■ Task description
Return all of the entries exactly, with nothing added or left out.

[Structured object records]

+-------+

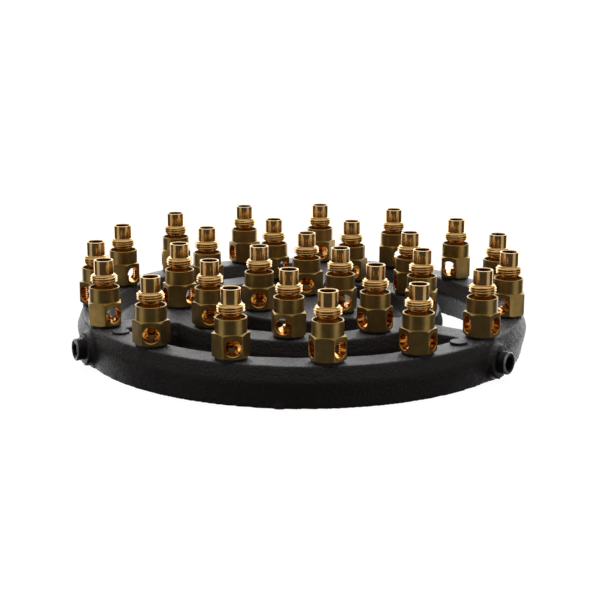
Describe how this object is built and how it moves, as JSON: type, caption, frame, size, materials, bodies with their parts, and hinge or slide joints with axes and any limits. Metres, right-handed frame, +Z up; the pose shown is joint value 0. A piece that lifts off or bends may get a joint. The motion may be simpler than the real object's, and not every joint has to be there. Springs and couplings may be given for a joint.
{
  "type": "multi-jet gas ring burner",
  "caption": "Round cast-iron gas manifold of two rings and a hub joined by spokes, carrying upright brass jets with air holes; for a high-output cooking range.",
  "frame": {"origin": "centre of the gas inlet in the flat underside", "axes": "+Z up along the inlet's axis, towards the jets; -Y to the front, midway between two spokes"},
  "size_m": [0.2837, 0.2915, 0.0655],
  "materials": {
    "cast_iron": "sand-cast, blackened, finely pitted",
    "black_oxide_steel": "black oxide, edges rubbed bright",
    "brass_bar": "satin drawn flats, turned collar",
    "brass_turned": "bright turned",
    "brass_spud": "turned"
  },
  "bodies": {
    "root": {"inner_jet_body_01": "brass_bar", "inner_jet_body_02": "brass_bar", "inner_jet_body_03": "brass_bar", "inner_jet_nozzle_01": "brass_turned", "inner_jet_nozzle_02": "brass_turned", "inner_jet_nozzle_03": "brass_turned", "manifold_casting": "cast_iron", "middle_jet_body_01": "brass_bar", "middle_jet_body_02": "brass_bar", "middle_jet_body_03": "brass_bar", "middle_jet_body_04": "brass_bar", "middle_jet_body_05": "brass_bar", "middle_jet_body_06": "brass_bar", "middle_jet_body_07": "brass_bar", "middle_jet_body_08": "brass_bar", "middle_jet_body_09": "brass_bar", "middle_jet_nozzle_01": "brass_turned", "middle_jet_nozzle_02": "brass_turned", "middle_jet_nozzle_03": "brass_turned", "middle_jet_nozzle_04": "brass_turned", "middle_jet_nozzle_05": "brass_turned", "middle_jet_nozzle_06": "brass_turned", "middle_jet_nozzle_07": "brass_turned", "middle_jet_nozzle_08": "brass_turned", "middle_jet_nozzle_09": "brass_turned", "orifice_spuds": "brass_spud", "outer_jet_body_01": "brass_bar", "outer_jet_body_02": "brass_bar", "outer_jet_body_03": "brass_bar", "outer_jet_body_04": "brass_bar", "outer_jet_body_05": "brass_bar", "outer_jet_body_06": "brass_bar", "outer_jet_body_07": "brass_bar", "outer_jet_body_08": "brass_bar", "outer_jet_body_09": "brass_bar", "outer_jet_body_10": "brass_bar", "outer_jet_body_11": "brass_bar", "outer_jet_body_12": "brass_bar", "outer_jet_body_13": "brass_bar", "outer_jet_body_14": "brass_bar", "outer_jet_body_15": "brass_bar", "outer_jet_nozzle_01": "brass_turned", "outer_jet_nozzle_02": "brass_turned", "outer_jet_nozzle_03": "brass_turned", "outer_jet_nozzle_04": "brass_turned", "outer_jet_nozzle_05": "brass_turned", "outer_jet_nozzle_06": "brass_turned", "outer_jet_nozzle_07": "brass_turned", "outer_jet_nozzle_08": "brass_turned", "outer_jet_nozzle_09": "brass_turned", "outer_jet_nozzle_10": "brass_turned", "outer_jet_nozzle_11": "brass_turned", "outer_jet_nozzle_12": "brass_turned", "outer_jet_nozzle_13": "brass_turned", "outer_jet_nozzle_14": "brass_turned", "outer_jet_nozzle_15": "brass_turned", "pipe_plug_1": "black_oxide_steel", "pipe_plug_2": "black_oxide_steel", "pipe_plug_3": "black_oxide_steel"}
  },
  "joints": []
}
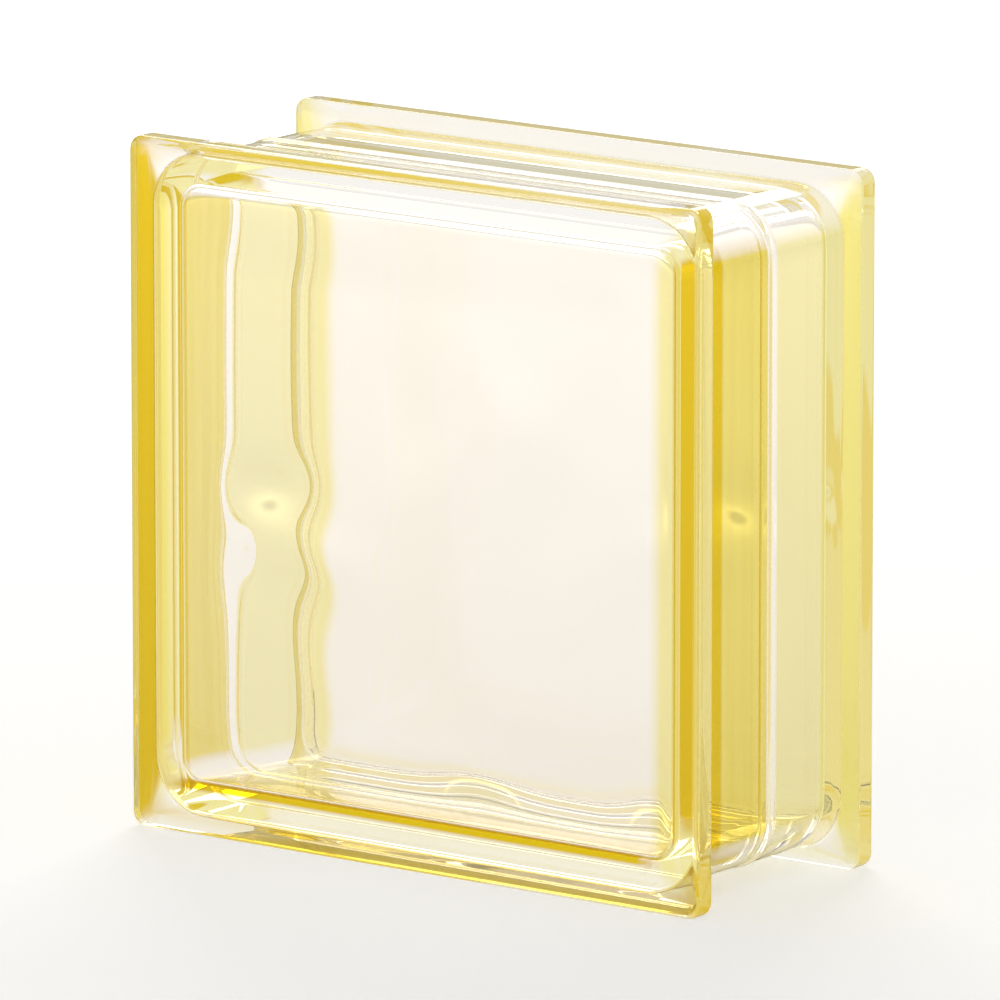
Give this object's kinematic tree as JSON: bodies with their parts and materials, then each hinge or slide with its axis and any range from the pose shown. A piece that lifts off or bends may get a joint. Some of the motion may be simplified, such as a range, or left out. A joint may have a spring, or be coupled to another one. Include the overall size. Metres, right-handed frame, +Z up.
{
  "type": "glass block",
  "caption": "Hollow square building block of yellow glass with a wavy inner relief and a mortar channel round its sides.",
  "frame": {"origin": "middle of the underside, on the floor plane that the bottom rims stand on", "axes": "+X along the width, to the right as seen from the front; -Y out of the front face, +Y through the thickness to the back face; +Z up"},
  "size_m": [0.19, 0.08, 0.19],
  "materials": {
    "yellow_glass": "fire polished, smooth outer faces, pressed wavy inner faces"
  },
  "bodies": {
    "root": {"glass_block": "yellow_glass"}
  },
  "joints": []
}
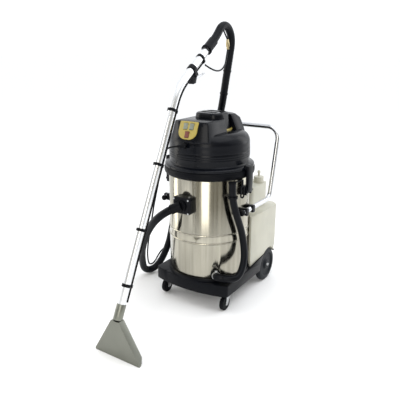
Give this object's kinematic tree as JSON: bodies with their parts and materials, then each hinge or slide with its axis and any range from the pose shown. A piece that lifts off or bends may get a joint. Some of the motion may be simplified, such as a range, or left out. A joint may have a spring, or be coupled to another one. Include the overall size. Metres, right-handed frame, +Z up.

+-------+

■ Response
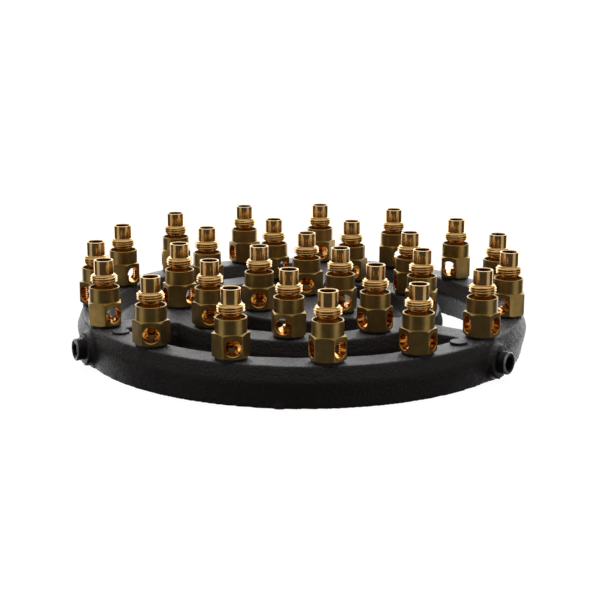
Describe how this object is built and how it moves, as JSON: type, caption, frame, size, materials, bodies with their parts, and hinge or slide joints with axes and any limits. Metres, right-handed frame, +Z up; the pose shown is joint value 0. A piece that lifts off or bends may get a joint. The motion may be simpler than the real object's, and not every joint has to be there. Springs and couplings may be given for a joint.
{
  "type": "multi-jet gas ring burner",
  "caption": "Round cast-iron gas manifold of two rings and a hub joined by spokes, carrying upright brass jets with air holes; for a high-output cooking range.",
  "frame": {"origin": "centre of the gas inlet in the flat underside", "axes": "+Z up along the inlet's axis, towards the jets; -Y to the front, midway between two spokes"},
  "size_m": [0.2837, 0.2915, 0.0655],
  "materials": {
    "cast_iron": "sand-cast, blackened, finely pitted",
    "black_oxide_steel": "black oxide, edges rubbed bright",
    "brass_bar": "satin drawn flats, turned collar",
    "brass_turned": "bright turned",
    "brass_spud": "turned"
  },
  "bodies": {
    "root": {"inner_jet_body_01": "brass_bar", "inner_jet_body_02": "brass_bar", "inner_jet_body_03": "brass_bar", "inner_jet_nozzle_01": "brass_turned", "inner_jet_nozzle_02": "brass_turned", "inner_jet_nozzle_03": "brass_turned", "manifold_casting": "cast_iron", "middle_jet_body_01": "brass_bar", "middle_jet_body_02": "brass_bar", "middle_jet_body_03": "brass_bar", "middle_jet_body_04": "brass_bar", "middle_jet_body_05": "brass_bar", "middle_jet_body_06": "brass_bar", "middle_jet_body_07": "brass_bar", "middle_jet_body_08": "brass_bar", "middle_jet_body_09": "brass_bar", "middle_jet_nozzle_01": "brass_turned", "middle_jet_nozzle_02": "brass_turned", "middle_jet_nozzle_03": "brass_turned", "middle_jet_nozzle_04": "brass_turned", "middle_jet_nozzle_05": "brass_turned", "middle_jet_nozzle_06": "brass_turned", "middle_jet_nozzle_07": "brass_turned", "middle_jet_nozzle_08": "brass_turned", "middle_jet_nozzle_09": "brass_turned", "orifice_spuds": "brass_spud", "outer_jet_body_01": "brass_bar", "outer_jet_body_02": "brass_bar", "outer_jet_body_03": "brass_bar", "outer_jet_body_04": "brass_bar", "outer_jet_body_05": "brass_bar", "outer_jet_body_06": "brass_bar", "outer_jet_body_07": "brass_bar", "outer_jet_body_08": "brass_bar", "outer_jet_body_09": "brass_bar", "outer_jet_body_10": "brass_bar", "outer_jet_body_11": "brass_bar", "outer_jet_body_12": "brass_bar", "outer_jet_body_13": "brass_bar", "outer_jet_body_14": "brass_bar", "outer_jet_body_15": "brass_bar", "outer_jet_nozzle_01": "brass_turned", "outer_jet_nozzle_02": "brass_turned", "outer_jet_nozzle_03": "brass_turned", "outer_jet_nozzle_04": "brass_turned", "outer_jet_nozzle_05": "brass_turned", "outer_jet_nozzle_06": "brass_turned", "outer_jet_nozzle_07": "brass_turned", "outer_jet_nozzle_08": "brass_turned", "outer_jet_nozzle_09": "brass_turned", "outer_jet_nozzle_10": "brass_turned", "outer_jet_nozzle_11": "brass_turned", "outer_jet_nozzle_12": "brass_turned", "outer_jet_nozzle_13": "brass_turned", "outer_jet_nozzle_14": "brass_turned", "outer_jet_nozzle_15": "brass_turned", "pipe_plug_1": "black_oxide_steel", "pipe_plug_2": "black_oxide_steel", "pipe_plug_3": "black_oxide_steel"}
  },
  "joints": []
}
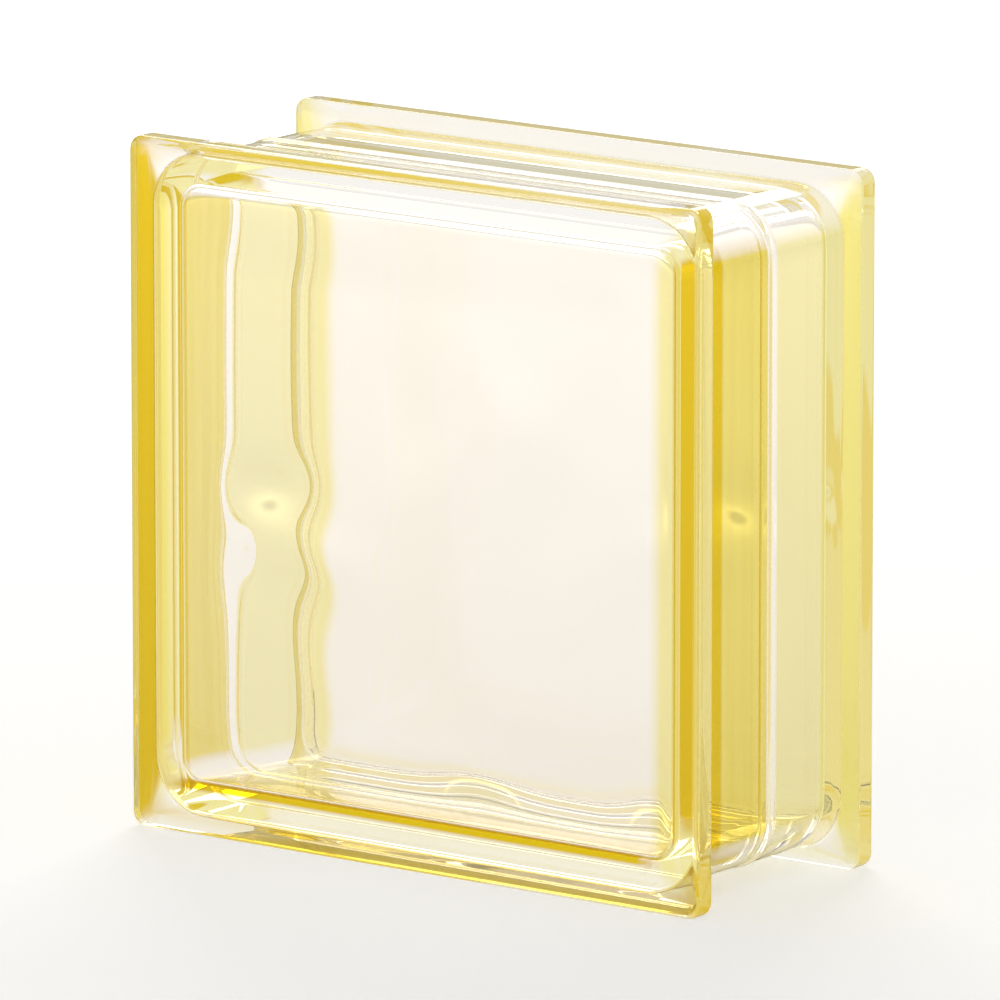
Give this object's kinematic tree as JSON: bodies with their parts and materials, then each hinge or slide with its axis and any range from the pose shown. A piece that lifts off or bends may get a joint. Some of the motion may be simplified, such as a range, or left out. A joint may have a spring, or be coupled to another one. Include the overall size. Metres, right-handed frame, +Z up.
{
  "type": "glass block",
  "caption": "Hollow square building block of yellow glass with a wavy inner relief and a mortar channel round its sides.",
  "frame": {"origin": "middle of the underside, on the floor plane that the bottom rims stand on", "axes": "+X along the width, to the right as seen from the front; -Y out of the front face, +Y through the thickness to the back face; +Z up"},
  "size_m": [0.19, 0.08, 0.19],
  "materials": {
    "yellow_glass": "fire polished, smooth outer faces, pressed wavy inner faces"
  },
  "bodies": {
    "root": {"glass_block": "yellow_glass"}
  },
  "joints": []
}
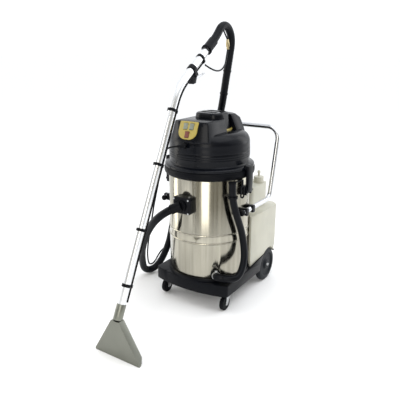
Give this object's kinematic tree as JSON: bodies with their parts and materials, then each hinge or slide with its axis and any range from the pose shown. A piece that lifts off or bends may get a joint. Some of the motion may be simplified, such as a range, or left out. A joint may have a spring, or be coupled to another one. Include the overall size. Metres, right-handed frame, +Z up.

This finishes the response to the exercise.